## Task statement
Exactly the lines from the one with "# ---- export" to the one with "obj.matrix_parent_inverse = Matrix.Identity(4)", both included, are to be printed again; leave out the rest.

******************************

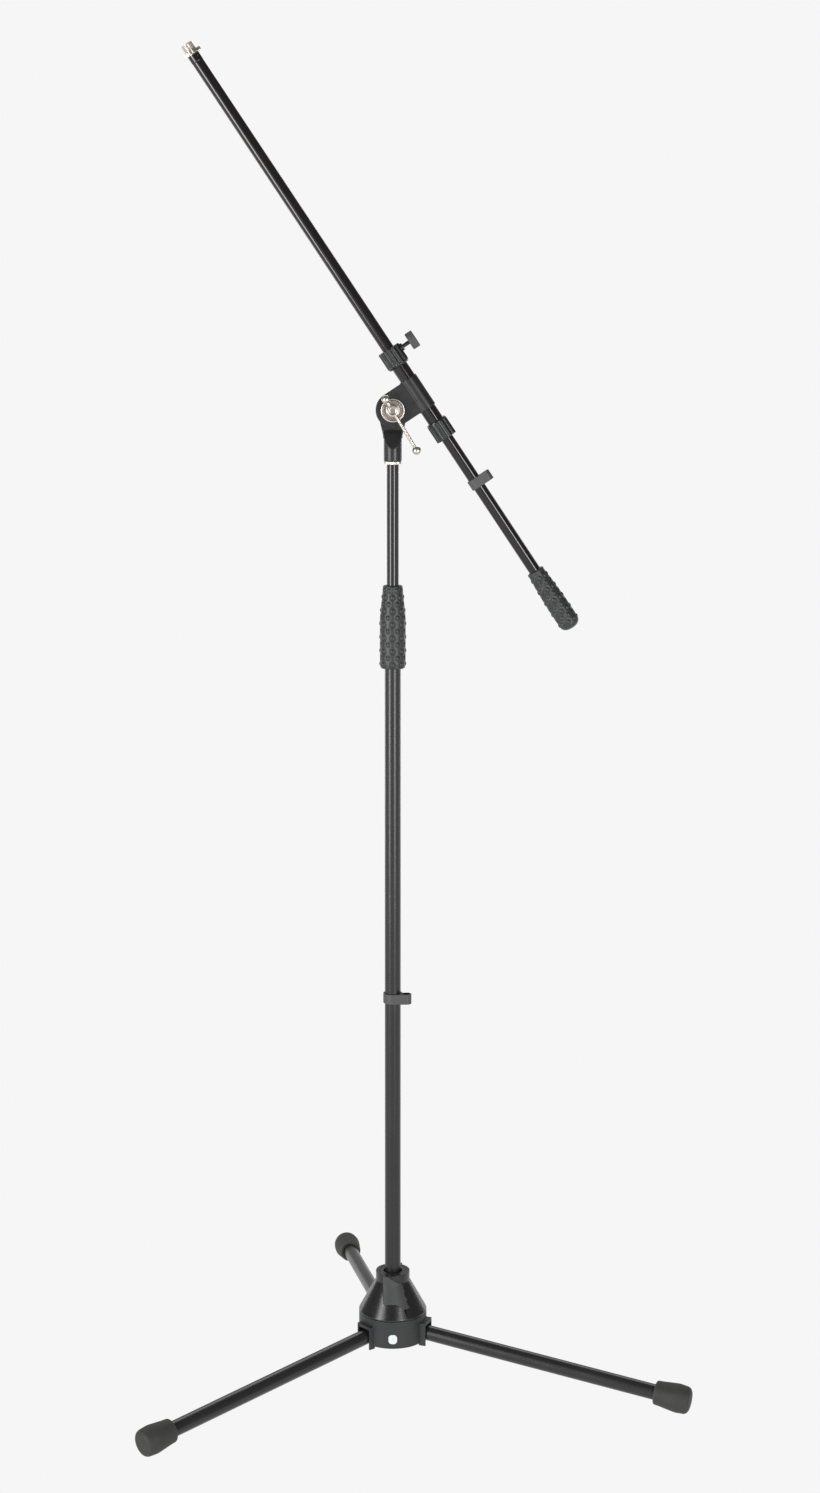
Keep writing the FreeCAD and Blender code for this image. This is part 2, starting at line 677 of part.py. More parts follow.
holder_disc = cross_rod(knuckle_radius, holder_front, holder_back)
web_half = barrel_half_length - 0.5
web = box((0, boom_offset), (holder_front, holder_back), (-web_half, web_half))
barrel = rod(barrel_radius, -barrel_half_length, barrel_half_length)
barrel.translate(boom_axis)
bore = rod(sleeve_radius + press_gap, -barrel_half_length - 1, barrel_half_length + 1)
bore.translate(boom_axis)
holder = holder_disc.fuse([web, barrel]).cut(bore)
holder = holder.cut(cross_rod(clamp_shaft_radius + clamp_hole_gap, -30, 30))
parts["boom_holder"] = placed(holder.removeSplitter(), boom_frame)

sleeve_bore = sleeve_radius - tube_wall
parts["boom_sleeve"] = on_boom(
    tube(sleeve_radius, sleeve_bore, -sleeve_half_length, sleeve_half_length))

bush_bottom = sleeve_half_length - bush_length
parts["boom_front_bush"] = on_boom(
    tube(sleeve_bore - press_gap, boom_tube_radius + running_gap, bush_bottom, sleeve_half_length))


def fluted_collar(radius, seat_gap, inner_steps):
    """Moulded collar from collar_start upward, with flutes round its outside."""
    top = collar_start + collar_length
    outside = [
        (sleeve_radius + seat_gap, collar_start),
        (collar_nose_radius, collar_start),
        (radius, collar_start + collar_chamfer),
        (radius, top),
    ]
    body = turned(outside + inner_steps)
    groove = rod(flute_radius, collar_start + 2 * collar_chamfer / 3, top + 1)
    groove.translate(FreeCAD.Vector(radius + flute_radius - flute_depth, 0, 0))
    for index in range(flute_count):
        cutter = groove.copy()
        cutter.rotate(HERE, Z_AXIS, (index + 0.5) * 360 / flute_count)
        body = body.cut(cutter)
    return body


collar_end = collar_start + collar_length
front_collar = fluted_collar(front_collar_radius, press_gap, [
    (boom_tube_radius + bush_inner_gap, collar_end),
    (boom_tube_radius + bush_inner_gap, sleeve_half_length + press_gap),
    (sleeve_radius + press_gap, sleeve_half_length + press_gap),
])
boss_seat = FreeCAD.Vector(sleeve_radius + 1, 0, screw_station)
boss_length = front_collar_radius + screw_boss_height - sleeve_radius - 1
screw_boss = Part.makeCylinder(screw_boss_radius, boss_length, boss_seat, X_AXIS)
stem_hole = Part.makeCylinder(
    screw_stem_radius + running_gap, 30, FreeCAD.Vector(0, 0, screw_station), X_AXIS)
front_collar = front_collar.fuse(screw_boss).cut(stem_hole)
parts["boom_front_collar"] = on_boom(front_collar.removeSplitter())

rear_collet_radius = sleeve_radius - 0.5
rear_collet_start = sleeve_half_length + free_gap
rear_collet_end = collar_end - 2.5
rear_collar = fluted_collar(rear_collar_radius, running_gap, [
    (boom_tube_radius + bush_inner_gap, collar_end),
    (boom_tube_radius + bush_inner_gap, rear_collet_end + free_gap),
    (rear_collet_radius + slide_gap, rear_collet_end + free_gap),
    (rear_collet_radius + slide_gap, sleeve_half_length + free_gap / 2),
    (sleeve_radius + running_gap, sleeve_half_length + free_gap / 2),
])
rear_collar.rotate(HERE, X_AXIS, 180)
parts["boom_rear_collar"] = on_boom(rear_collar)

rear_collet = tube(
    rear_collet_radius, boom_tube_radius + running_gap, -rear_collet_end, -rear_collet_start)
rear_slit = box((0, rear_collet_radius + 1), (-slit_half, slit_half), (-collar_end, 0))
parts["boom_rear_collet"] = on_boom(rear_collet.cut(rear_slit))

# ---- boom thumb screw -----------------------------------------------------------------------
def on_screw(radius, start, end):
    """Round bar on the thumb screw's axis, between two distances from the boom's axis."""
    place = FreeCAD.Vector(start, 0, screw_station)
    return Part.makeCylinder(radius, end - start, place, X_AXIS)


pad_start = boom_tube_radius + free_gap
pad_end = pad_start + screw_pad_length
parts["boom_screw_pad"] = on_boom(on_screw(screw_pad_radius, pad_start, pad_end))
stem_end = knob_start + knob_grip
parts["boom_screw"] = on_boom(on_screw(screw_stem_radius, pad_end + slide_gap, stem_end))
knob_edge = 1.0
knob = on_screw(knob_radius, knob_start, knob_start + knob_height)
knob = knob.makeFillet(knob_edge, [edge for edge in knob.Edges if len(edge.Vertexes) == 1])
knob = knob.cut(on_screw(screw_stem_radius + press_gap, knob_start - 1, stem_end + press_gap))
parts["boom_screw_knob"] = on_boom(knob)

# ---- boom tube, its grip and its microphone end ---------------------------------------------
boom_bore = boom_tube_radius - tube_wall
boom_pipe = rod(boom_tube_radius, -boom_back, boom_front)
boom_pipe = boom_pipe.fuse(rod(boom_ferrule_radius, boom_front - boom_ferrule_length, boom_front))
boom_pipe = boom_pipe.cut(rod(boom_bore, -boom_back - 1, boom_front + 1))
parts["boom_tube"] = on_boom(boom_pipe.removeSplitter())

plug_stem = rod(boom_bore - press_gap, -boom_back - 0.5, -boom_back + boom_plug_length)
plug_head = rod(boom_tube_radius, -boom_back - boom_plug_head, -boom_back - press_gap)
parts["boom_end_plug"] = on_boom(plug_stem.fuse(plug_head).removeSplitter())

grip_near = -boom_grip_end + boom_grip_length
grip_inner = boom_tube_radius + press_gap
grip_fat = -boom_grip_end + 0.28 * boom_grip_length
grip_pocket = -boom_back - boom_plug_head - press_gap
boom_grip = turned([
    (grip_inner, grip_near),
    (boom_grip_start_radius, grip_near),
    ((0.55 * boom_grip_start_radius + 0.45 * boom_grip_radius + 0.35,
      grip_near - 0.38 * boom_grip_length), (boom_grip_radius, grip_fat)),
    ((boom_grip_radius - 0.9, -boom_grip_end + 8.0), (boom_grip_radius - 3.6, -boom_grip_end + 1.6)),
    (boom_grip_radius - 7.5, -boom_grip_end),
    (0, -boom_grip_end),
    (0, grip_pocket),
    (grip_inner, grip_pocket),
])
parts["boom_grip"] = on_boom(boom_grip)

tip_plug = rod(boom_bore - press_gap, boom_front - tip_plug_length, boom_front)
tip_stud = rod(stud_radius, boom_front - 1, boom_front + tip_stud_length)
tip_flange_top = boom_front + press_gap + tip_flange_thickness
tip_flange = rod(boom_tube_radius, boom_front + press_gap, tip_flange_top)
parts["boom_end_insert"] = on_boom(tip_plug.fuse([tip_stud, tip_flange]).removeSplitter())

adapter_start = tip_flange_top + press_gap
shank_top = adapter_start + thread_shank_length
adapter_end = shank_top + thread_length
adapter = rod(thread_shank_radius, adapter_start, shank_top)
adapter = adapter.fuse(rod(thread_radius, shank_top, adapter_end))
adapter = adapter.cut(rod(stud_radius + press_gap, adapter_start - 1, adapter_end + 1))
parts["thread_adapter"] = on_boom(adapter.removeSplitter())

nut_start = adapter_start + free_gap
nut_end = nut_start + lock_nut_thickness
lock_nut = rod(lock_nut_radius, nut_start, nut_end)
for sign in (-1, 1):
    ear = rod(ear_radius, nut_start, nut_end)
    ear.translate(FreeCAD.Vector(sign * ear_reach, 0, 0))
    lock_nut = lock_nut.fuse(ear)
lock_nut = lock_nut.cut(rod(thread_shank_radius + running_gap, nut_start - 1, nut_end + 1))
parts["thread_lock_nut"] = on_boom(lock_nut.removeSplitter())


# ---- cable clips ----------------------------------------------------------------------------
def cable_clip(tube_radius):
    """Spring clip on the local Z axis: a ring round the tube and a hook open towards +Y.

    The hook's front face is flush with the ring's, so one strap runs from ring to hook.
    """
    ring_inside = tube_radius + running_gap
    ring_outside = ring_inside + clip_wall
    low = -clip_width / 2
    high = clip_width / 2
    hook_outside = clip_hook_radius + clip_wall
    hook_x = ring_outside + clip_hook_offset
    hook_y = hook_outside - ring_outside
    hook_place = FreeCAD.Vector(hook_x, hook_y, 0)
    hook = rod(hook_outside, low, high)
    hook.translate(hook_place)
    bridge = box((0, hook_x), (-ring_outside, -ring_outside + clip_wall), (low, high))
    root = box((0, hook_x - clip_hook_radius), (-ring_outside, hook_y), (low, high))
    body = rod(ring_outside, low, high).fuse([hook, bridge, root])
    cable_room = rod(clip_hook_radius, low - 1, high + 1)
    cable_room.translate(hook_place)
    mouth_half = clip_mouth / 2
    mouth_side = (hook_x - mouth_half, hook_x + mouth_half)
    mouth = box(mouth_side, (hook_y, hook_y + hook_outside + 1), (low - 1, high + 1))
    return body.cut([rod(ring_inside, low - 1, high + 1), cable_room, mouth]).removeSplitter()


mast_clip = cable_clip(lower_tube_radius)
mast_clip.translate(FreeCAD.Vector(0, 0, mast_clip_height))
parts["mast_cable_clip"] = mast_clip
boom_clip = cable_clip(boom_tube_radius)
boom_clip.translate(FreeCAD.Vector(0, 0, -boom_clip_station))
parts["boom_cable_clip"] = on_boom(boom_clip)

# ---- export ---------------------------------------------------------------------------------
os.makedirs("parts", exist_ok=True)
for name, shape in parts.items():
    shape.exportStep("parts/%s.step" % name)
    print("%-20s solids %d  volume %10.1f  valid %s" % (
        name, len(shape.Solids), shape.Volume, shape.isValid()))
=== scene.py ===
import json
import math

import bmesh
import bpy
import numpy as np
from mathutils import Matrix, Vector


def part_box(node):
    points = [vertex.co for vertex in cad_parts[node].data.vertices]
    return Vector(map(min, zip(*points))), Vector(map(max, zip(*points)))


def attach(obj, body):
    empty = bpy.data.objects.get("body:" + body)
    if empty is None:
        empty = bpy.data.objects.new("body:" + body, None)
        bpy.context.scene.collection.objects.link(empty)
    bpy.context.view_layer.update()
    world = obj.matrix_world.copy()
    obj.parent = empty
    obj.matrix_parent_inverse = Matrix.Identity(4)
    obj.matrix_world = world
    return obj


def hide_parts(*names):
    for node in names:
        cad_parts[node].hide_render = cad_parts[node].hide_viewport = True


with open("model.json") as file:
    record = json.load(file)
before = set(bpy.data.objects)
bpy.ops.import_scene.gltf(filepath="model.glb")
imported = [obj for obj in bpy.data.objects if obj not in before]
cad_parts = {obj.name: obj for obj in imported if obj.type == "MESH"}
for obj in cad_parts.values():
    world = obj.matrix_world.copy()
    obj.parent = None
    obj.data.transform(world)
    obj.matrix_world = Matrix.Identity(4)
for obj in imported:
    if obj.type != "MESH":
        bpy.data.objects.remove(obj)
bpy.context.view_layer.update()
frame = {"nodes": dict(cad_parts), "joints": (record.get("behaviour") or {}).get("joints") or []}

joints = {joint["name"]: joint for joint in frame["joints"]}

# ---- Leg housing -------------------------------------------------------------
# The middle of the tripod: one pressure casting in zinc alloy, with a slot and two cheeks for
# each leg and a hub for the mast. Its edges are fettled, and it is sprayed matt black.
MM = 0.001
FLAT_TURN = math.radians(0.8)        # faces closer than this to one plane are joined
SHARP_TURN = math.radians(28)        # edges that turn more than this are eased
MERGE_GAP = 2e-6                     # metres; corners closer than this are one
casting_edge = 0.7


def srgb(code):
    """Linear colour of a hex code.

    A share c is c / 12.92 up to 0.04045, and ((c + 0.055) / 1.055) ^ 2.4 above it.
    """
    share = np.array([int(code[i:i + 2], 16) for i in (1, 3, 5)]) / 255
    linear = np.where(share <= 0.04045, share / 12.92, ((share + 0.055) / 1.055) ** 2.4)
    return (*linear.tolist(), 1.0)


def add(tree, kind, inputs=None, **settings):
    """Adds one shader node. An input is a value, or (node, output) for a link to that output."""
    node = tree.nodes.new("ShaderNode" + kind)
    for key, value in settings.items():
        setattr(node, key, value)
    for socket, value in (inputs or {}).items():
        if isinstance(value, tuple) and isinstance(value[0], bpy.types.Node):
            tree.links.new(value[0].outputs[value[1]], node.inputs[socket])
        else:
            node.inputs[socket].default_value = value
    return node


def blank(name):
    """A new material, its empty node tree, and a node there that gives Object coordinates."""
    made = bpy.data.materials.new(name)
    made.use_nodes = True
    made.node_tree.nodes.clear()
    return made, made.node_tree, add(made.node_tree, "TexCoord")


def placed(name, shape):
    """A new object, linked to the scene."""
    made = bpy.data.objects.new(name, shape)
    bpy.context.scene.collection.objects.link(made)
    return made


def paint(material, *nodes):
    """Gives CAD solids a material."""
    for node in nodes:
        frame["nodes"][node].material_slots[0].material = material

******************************

## Response below
# ---- export ---------------------------------------------------------------------------------
os.makedirs("parts", exist_ok=True)
for name, shape in parts.items():
    shape.exportStep("parts/%s.step" % name)
    print("%-20s solids %d  volume %10.1f  valid %s" % (
        name, len(shape.Solids), shape.Volume, shape.isValid()))
=== scene.py ===
import json
import math

import bmesh
import bpy
import numpy as np
from mathutils import Matrix, Vector


def part_box(node):
    points = [vertex.co for vertex in cad_parts[node].data.vertices]
    return Vector(map(min, zip(*points))), Vector(map(max, zip(*points)))


def attach(obj, body):
    empty = bpy.data.objects.get("body:" + body)
    if empty is None:
        empty = bpy.data.objects.new("body:" + body, None)
        bpy.context.scene.collection.objects.link(empty)
    bpy.context.view_layer.update()
    world = obj.matrix_world.copy()
    obj.parent = empty
    obj.matrix_parent_inverse = Matrix.Identity(4)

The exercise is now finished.